Since 1963, over 27,000 men and women from 51 countries have been recognized with the honorary title Righteous Among the Nations for going above and beyond to help rescue Jews during the Holocaust, an honor designated by the World Holocaust Remembrance Center Yad Vashem, located in Jerusalem.
The stories of 15 of those people, all of them diplomats, are highlighted in a new exhibition mounted in the lobby of Rayzor Hall throughout the spring semester, “Beyond Duty: Diplomats Recognized as Righteous Among the Nations,” sponsored by Rice’s Program in Jewish Studies.
Many of the diplomats were successful in their efforts, such as Chiune Sugihara, the vice consul at the Japanese embassy in Lithuania who saved over 3,000 Jews by issuing transit visas in direct defiance of the Japanese government. Others, such as José María Barreto, the consul general of Peru in Switzerland, were not so lucky: He was immediately dismissed from service when his plan to issue Peruvian passports to Jews was discovered.
Yet both Sugihara and Barreto were ultimately recognized as Righteous Among the Nations for risking everything in a rebellious attempt to save fellow humans from Nazi concentration camps and certain death.
The 28 panels comprising the exhibition are part of a larger program commemorating International Holocaust Remembrance Day, which falls this year on Jan. 27, the 75th anniversary of the liberation of Auschwitz-Birkenau — the largest Nazi concentration camp — and the symbolic end of the Holocaust.
“Beyond Duty” was originally created by the Israel Ministry of Foreign Affairs and has been shown at Texas A&M University and the University of Houston, but its exhibition at Rice marks the first time additional programming has been developed around its stories.
In addition to the semesterlong exhibition, the Program in Jewish Studies partnered with the Consul General of Israel to the Southwest to convene a panel discussion Jan. 27 at Holocaust Museum Houston featuring the consul generals of Israel, Germany and Japan, followed by a one-woman performance of “Whistle,” which deals with the trauma of second-generation Holocaust survivors.
Both the panel and the play quickly sold out.
“Because we always like to try to connect our on-campus programming with the community, I suggested organizing an event of some kind at a community venue that would be linked to the exhibition,” said Melissa Weininger, the Anna Smith Fine Senior Lecturer in Jewish Studies and associate director of the Program in Jewish Studies. “And after brainstorming a bit, we came up with the idea of having a panel discussion at the Holocaust Museum featuring current diplomats who would discuss the issue of diplomatic ethics addressed in the exhibition.”
Weininger collaborated closely with two people at the Israeli consulate in Houston: Jessica Blumfield, the academic affairs officer, and Idan Schwartz, the Israeli cultural attaché, both of whom have worked to find venues for “Beyond Duty” across Texas.

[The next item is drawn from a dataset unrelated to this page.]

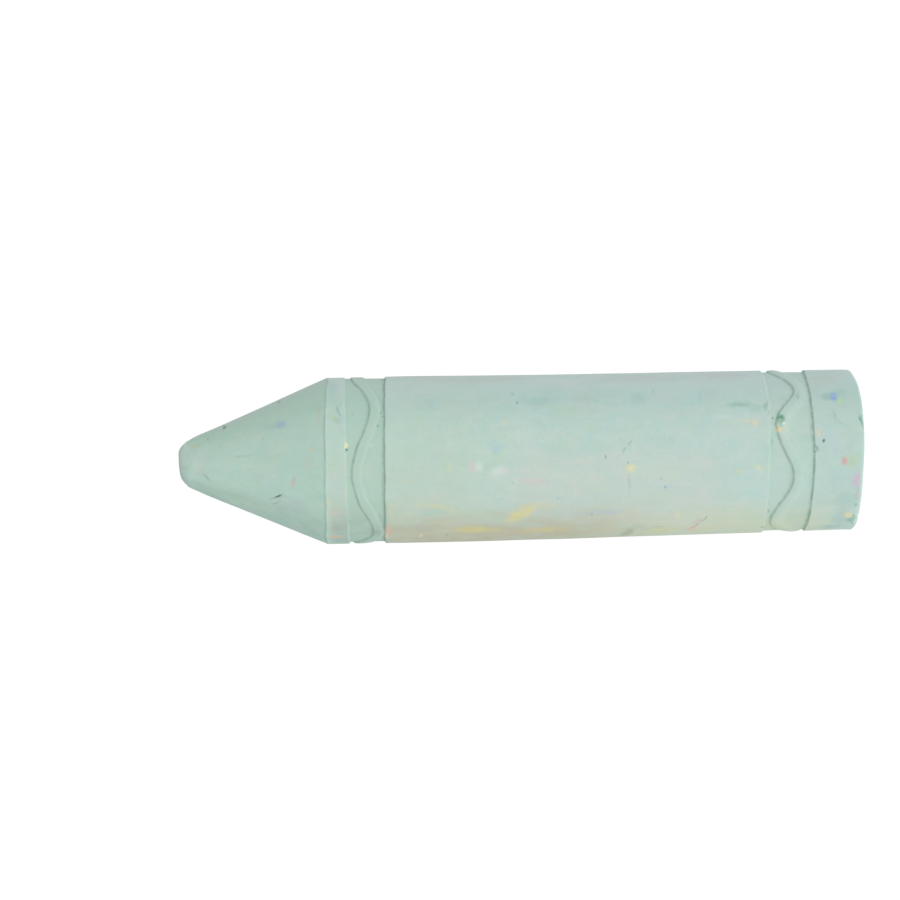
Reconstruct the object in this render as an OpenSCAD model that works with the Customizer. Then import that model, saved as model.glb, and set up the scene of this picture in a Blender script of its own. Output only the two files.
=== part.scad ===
// Jumbo sidewalk chalk stick, cast in one piece in a crayon shape.
// It stands on its flat butt face: the origin is the centre of that
// face and +Z runs up the stick's axis, through the tip.
// The mould gives a slightly drafted barrel, a cone with a blunt nose,
// and a shallow sunken band near each end with a wavy raised line in it.

/* [Stick] */
// Length from the butt face to the end of the nose
stick_len = 104; // [95:0.5:125]
// Diameter at the shoulder, where the cone starts
shoulder_d = 25.7; // [22:0.1:30]
// Diameter at the butt, smaller than the shoulder by the mould's draft
butt_d = 24.8; // [21:0.1:29]
// Radius of the rounding along the butt edge
butt_edge_r = 0.8; // [0.3:0.1:1.5]

/* [Nose] */
// Length of the cone with its nose
cone_len = 23; // [20:0.5:28]
// Half angle of the cone
cone_half_angle = 22.8; // [18:0.1:23]
// Rounding between the cone and the blunt end of the nose
nose_r = 2; // [1:0.1:2.5]

/* [Tip band] */
// Width of the plain collar between the shoulder and the tip band
tip_collar_w = 2.8; // [1.5:0.1:5]
// Width of the sunken band at the tip end
tip_band_w = 5.9; // [5.5:0.1:8]

/* [Butt band] */
// Width of the plain collar at the butt
butt_collar_w = 7.7; // [5:0.1:12]
// Width of the sunken band at the butt end
butt_band_w = 6.7; // [5.5:0.1:8]

/* [Relief] */
// Depth of the sunken bands
band_depth = 0.32; // [0.2:0.02:0.5]
// Length over which each side wall of a band slopes
wall_run = 0.3; // [0.1:0.05:0.5]
// Swing of a wavy line to each side of its centre
wave_swing = 1.55; // [0.8:0.05:2]
// Width of a wavy line across its foot
wave_w = 1.9; // [1.2:0.1:2.4]
// How far the crest of a wavy line stays under the barrel
crest_drop = 0.04; // [0.03:0.01:0.1]

/* [Wear] */
// Size of the chip broken from the butt edge
chip_r = 1.6; // [1:0.1:2.5]
// Depth of that chip
chip_depth = 0.6; // [0.3:0.1:0.9]

/* [Hidden] */
$fn = 96;

shoulder_r = shoulder_d / 2;
butt_r = butt_d / 2;
shoulder_z = stick_len - cone_len;

// Heights of the band walls
butt_band_lo = butt_collar_w;
butt_band_hi = butt_collar_w + butt_band_w;
tip_band_hi = shoulder_z - tip_collar_w;
tip_band_lo = tip_band_hi - tip_band_w;

// Turning points of each wavy line for one turn of the stick: the angle
// round it in degrees, and the swing there, + towards the tip. Angle 0
// faces -Y and 90 faces +X. The line was cut by hand, so no two swings
// are quite alike.
tip_turns = [[-96, 1], [-61, -1.15], [-10, 0.8], [37, -1.05], [84, 0.8],
             [131, -1], [175, 1], [219, -1.05], [264, 1]];
butt_turns = [[-59, 1.2], [-18, -0.82], [19, 0.78], [48, -1.25], [86, 0.85],
              [122, -1], [158, 1.05], [193, -1], [229, 0.95],
              [265, -1], [301, 1.2]];
// Rings swept between two turning points
per_half = 12;

// Barrel radius at a height, with the mould's draft
function barrel_r(z) = butt_r + (shoulder_r - butt_r) * z / shoulder_z;

// Cone line, and the place of the nose rounding that touches it
function cone_r(z) = shoulder_r - (z - shoulder_z) * tan(cone_half_angle);
nose_cz = stick_len - nose_r;
nose_tz = nose_cz + nose_r * sin(cone_half_angle);
nose_cr = cone_r(nose_tz) - nose_r * cos(cone_half_angle);

// Half section of the stick, from the butt face's centre to the nose's
function half_section() = concat(
    [[0, 0]],
    [for (a = [-90 : 15 : 0])
        [butt_r - butt_edge_r + butt_edge_r * cos(a),
         butt_edge_r + butt_edge_r * sin(a)]],
    [[barrel_r(butt_band_lo), butt_band_lo],
     [barrel_r(butt_band_lo) - band_depth, butt_band_lo + wall_run],
     [barrel_r(butt_band_hi) - band_depth, butt_band_hi - wall_run],
     [barrel_r(butt_band_hi), butt_band_hi],
     [barrel_r(tip_band_lo), tip_band_lo],
     [barrel_r(tip_band_lo) - band_depth, tip_band_lo + wall_run],
     [barrel_r(tip_band_hi) - band_depth, tip_band_hi - wall_run],
     [barrel_r(tip_band_hi), tip_band_hi],
     [barrel_r(shoulder_z - 0.3), shoulder_z - 0.3],
     [cone_r(shoulder_z + 0.3), shoulder_z + 0.3]],
    [for (i = [0 : 6])
        let (a = cone_half_angle + (90 - cone_half_angle) * i / 6)
        [nose_cr + nose_r * cos(a), nose_cz + nose_r * sin(a)]],
    [[0, stick_len]]
);

// One ring of a wavy line: five points across it, from its buried foot
// on the butt side over the crest to its buried foot on the tip side.
// The slope widens the ring so that the line keeps its true width.
function wave_ring(angle, z, slope) =
    let (
        w = wave_w / 2 * sqrt(1 + slope * slope),
        floor_r = barrel_r(z) - band_depth,
        top_r = barrel_r(z) - crest_drop,
        h = top_r - floor_r,
        az = angle - 90
    )
    [for (p = [[-w, floor_r - 0.35], [-0.56 * w, floor_r + 0.74 * h],
               [0, top_r], [0.56 * w, floor_r + 0.74 * h],
               [w, floor_r - 0.35]])
        [p[1] * cos(az), p[1] * sin(az), z + p[0]]];

// All points of a wavy line, in equal steps between its turning points
function wave_points(mid_z, turns) =
    [for (i = [0 : len(turns) - 2]) for (k = [0 : per_half - 1])
        let (
            from = turns[i],
            to = turns[i + 1],
            span = to[0] - from[0],
            mean = (from[1] + to[1]) / 2,
            half = (from[1] - to[1]) / 2,
            u = 180 * k / per_half,
            z = mid_z + wave_swing * (mean + half * cos(u)),
            run = barrel_r(mid_z) * span * PI / 180,
            slope = wave_swing * half * PI * sin(u) / run
        )
        each wave_ring(from[0] + span * k / per_half, z, slope)];

// Raised wavy line that runs once round the stick
module wavy_line(mid_z, turns) {
    rings = (len(turns) - 1) * per_half;
    polyhedron(
        points = wave_points(mid_z, turns),
        faces = [for (i = [0 : rings - 1]) for (j = [0 : 4])
            let (
                a = i * 5 + j,
                b = i * 5 + (j + 1) % 5,
                c = ((i + 1) % rings) * 5 + (j + 1) % 5,
                d = ((i + 1) % rings) * 5 + j
            )
            each [[a, b, c], [a, c, d]]],
        convexity = 6
    );
}

// Solid cast chalk: barrel, cone and nose, with both wavy lines and the
// chip at the butt edge
module chalk_stick() {
    color([0.74, 0.83, 0.79])
    difference() {
        union() {
            rotate_extrude() polygon(half_section());
            wavy_line((tip_band_lo + tip_band_hi) / 2, tip_turns);
            wavy_line((butt_band_lo + butt_band_hi) / 2 + 0.2, butt_turns);
        }
        rotate([0, 0, -62 - 90])
            translate([butt_r + chip_r * 0.7 - chip_depth, 0,
                       -chip_r * 0.7 + chip_depth])
                sphere(r = chip_r);
    }
}

chalk_stick();
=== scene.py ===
import math

import bpy
import numpy as np
from mathutils import Matrix, Vector


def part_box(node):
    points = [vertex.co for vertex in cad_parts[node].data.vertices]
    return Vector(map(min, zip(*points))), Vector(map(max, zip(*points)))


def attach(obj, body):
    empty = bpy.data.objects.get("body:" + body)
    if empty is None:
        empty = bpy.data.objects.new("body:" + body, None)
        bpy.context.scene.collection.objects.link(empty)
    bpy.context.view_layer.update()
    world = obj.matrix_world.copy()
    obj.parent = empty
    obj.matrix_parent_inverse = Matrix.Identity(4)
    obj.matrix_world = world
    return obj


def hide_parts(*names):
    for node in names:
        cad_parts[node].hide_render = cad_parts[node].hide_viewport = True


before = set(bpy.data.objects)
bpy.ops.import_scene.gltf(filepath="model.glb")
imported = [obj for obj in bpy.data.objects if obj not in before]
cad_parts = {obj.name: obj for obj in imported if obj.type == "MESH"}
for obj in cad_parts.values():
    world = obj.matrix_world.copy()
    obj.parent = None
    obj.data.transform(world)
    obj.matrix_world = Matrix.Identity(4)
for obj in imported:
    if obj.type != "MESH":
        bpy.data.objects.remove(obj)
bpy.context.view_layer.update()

NODE = "chalk_stick"
lo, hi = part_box(NODE)
LENGTH = (hi[2] - lo[2]) * 1000.0
WIDEST = (hi[0] - lo[0]) * 500.0
rng = np.random.default_rng(841)


def srgb(r, g, b):
    """Linear colour of an 8-bit sRGB one."""
    out = []
    for v in (r, g, b):
        v /= 255.0
        out.append(v / 12.92 if v <= 0.04045 else ((v + 0.055) / 1.055) ** 2.4)
    return (*out, 1.0)


def smooth(t):
    t = np.clip(t, 0.0, 1.0)
    return t * t * (3.0 - 2.0 * t)


def soft_min(a, b, k):
    h = np.clip(0.5 + 0.5 * (b - a) / k, 0.0, 1.0)
    return b * (1.0 - h) + a * h - k * h * (1.0 - h)


# ---------------------------------------------------------------- camera
# The stick lies across the picture, nose to the left, so the camera looks
# along +Y and is rolled a quarter turn. It is a long lens at half a metre.
ROLL = math.radians(1.31)
cam_data = bpy.data.cameras.new("camera")
cam_data.sensor_width = 36.0
cam_data.lens = 136.5
cam_data.clip_start, cam_data.clip_end = 0.01, 20.0
cam = bpy.data.objects.new("camera", cam_data)
bpy.context.scene.collection.objects.link(cam)
eye = Vector((1.34, -525.0, 70.62)) / 1000.0
aim = Vector((1.34, 0.0, 62.32)) / 1000.0
back = (eye - aim).normalized()
up = Vector((math.cos(ROLL), 0.0, -math.sin(ROLL)))
up = (up - up.dot(back) * back).normalized()
right = up.cross(back)
cam.matrix_world = Matrix(
    (
        (right.x, up.x, back.x, eye.x),
        (right.y, up.y, back.y, eye.y),
        (right.z, up.z, back.z, eye.z),
        (0.0, 0.0, 0.0, 1.0),
    )
)
bpy.context.scene.camera = cam

# ----------------------------------------------------------------- shape
SHOULDER_Z = 81.0
CONE = math.radians(22.8)
NOSE_R = 2.0
EDGE_R = 0.8
RUN = 0.30  # length of a band's side wall
DEPTH = 0.32  # depth of a band
SWING = 1.55
RIDGE = 0.92  # half width of a wavy line at its foot

# Turning points of the wavy lines: degrees round the stick, swing
TIP_TURNS = [(-96, 1), (-61, -1.15), (-10, 0.8), (37, -1.05), (84, 0.8),
             (131, -1), (175, 1), (219, -1.05), (264, 1)]
BUTT_TURNS = [(-59, 1.2), (-18, -0.82), (19, 0.78), (48, -1.25), (86, 0.85),
              (122, -1), (158, 1.05), (193, -1), (229, 0.95),
              (265, -1), (301, 1.2)]
TIP_MID, BUTT_MID = 75.28, 11.25

N = 384
phi = np.arange(N) * (2.0 * math.pi / N)
deg = np.degrees(phi)
deg = np.where(deg > 180.0, deg - 360.0, deg)
sin_phi, cos_phi = np.sin(phi), np.cos(phi)


def barrel(z):
    """Barrel radius: the mould's draft, a worn butt collar and a slightly proud middle."""
    z = np.asarray(z, float)
    line = 12.4 + 0.45 * z / SHOULDER_Z
    fit = np.interp(z, [0, 7, 14, 30, 60, 72, 78, 81],
                    [-0.09, -0.07, -0.01, 0.0, 0.02, 0.03, 0.0, -0.01])
    return np.minimum(line + fit, WIDEST - 0.004)


def wobble(rng, n, longest, shortest, amount):
    """A smooth line round the stick that closes on itself, about amount high."""
    out = np.zeros(N)
    for _ in range(n):
        turns = round(80.0 / math.exp(rng.uniform(math.log(shortest), math.log(longest))))
        out += np.cos(max(turns, 1) * phi + rng.uniform(0, 2 * math.pi))
    return out * amount / math.sqrt(n / 2.0)


def ring(points):
    """A line round the stick through points of (degrees, height), rounded off a little."""
    a, v = np.array(points, float).T
    out = np.interp(deg, a, v, period=360.0)
    span = (np.arange(N) + N // 2) % N - N // 2
    blur = np.exp(-((span * 360.0 / N / 7.0) ** 2))
    return np.real(np.fft.ifft(np.fft.fft(out) * np.fft.fft(blur / blur.sum())))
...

“We are very happy that Rice University chose to show it for a full semester and to create other programming of their own around this topic, because, you know, it's a very interesting story and unfortunately, it's still relevant to our day,” Schwartz said.
According to the United Nations, the world is now witnessing the highest levels of displacement on record: At the end of 2018, 70.8 million people were away from home because of conflict or persecution — including approximately 15 million under the age of 18.
“This is about the moral obligations of people in the international community, because this exhibition features diplomats who didn't follow the policy and procedures of their own countries in order to help Jews during World War II,” Blumfield said. “And it's about the idea of: What do we do when we have power as an individual? How do we use that for the betterment of mankind?”
Schwartz and Blumfield hope members of the Rice community will leave the exhibition contemplating not only the importance of international diplomacy but also their own responsibilities to their fellow humans.
“Each and every one of us as a human being has enough power to stand up and say, ‘I'm not playing the game, and I'm doing the right thing as a human being,’” Schwartz said. “It’s a very important lesson for all of us to understand.”
After a Jan. 22 opening reception for the “Beyond Duty” exhibition, which was co-sponsored by the Baker Institute for Public Policy and the Boniuk Institute for Religious Tolerance and attended by Gilad Katz, the Consul General of Israel to the Southwest, Weininger said she hopes these dramatic stories of humanity at its very best and very worst will inspire students who pass through Rayzor Hall’s lobby each day.
“These stories have significance beyond their particular history,” she said. “We are living in a time of crisis and migration, and the exhibit highlights the role of diplomats and diplomacy in moments of political catastrophe.”
“Part of the mission of the Program in Jewish Studies, and the humanities more broadly, is to teach students to make these kinds of connections between the material they encounter in class and their own lives — to give them tools to reflect critically on what is happening around them," Weininger said. "This exhibit and the event at the Holocaust Museum are great examples of the value of Rice to the community, of the Program in Jewish Studies to Rice, and of the humanities to all of us.”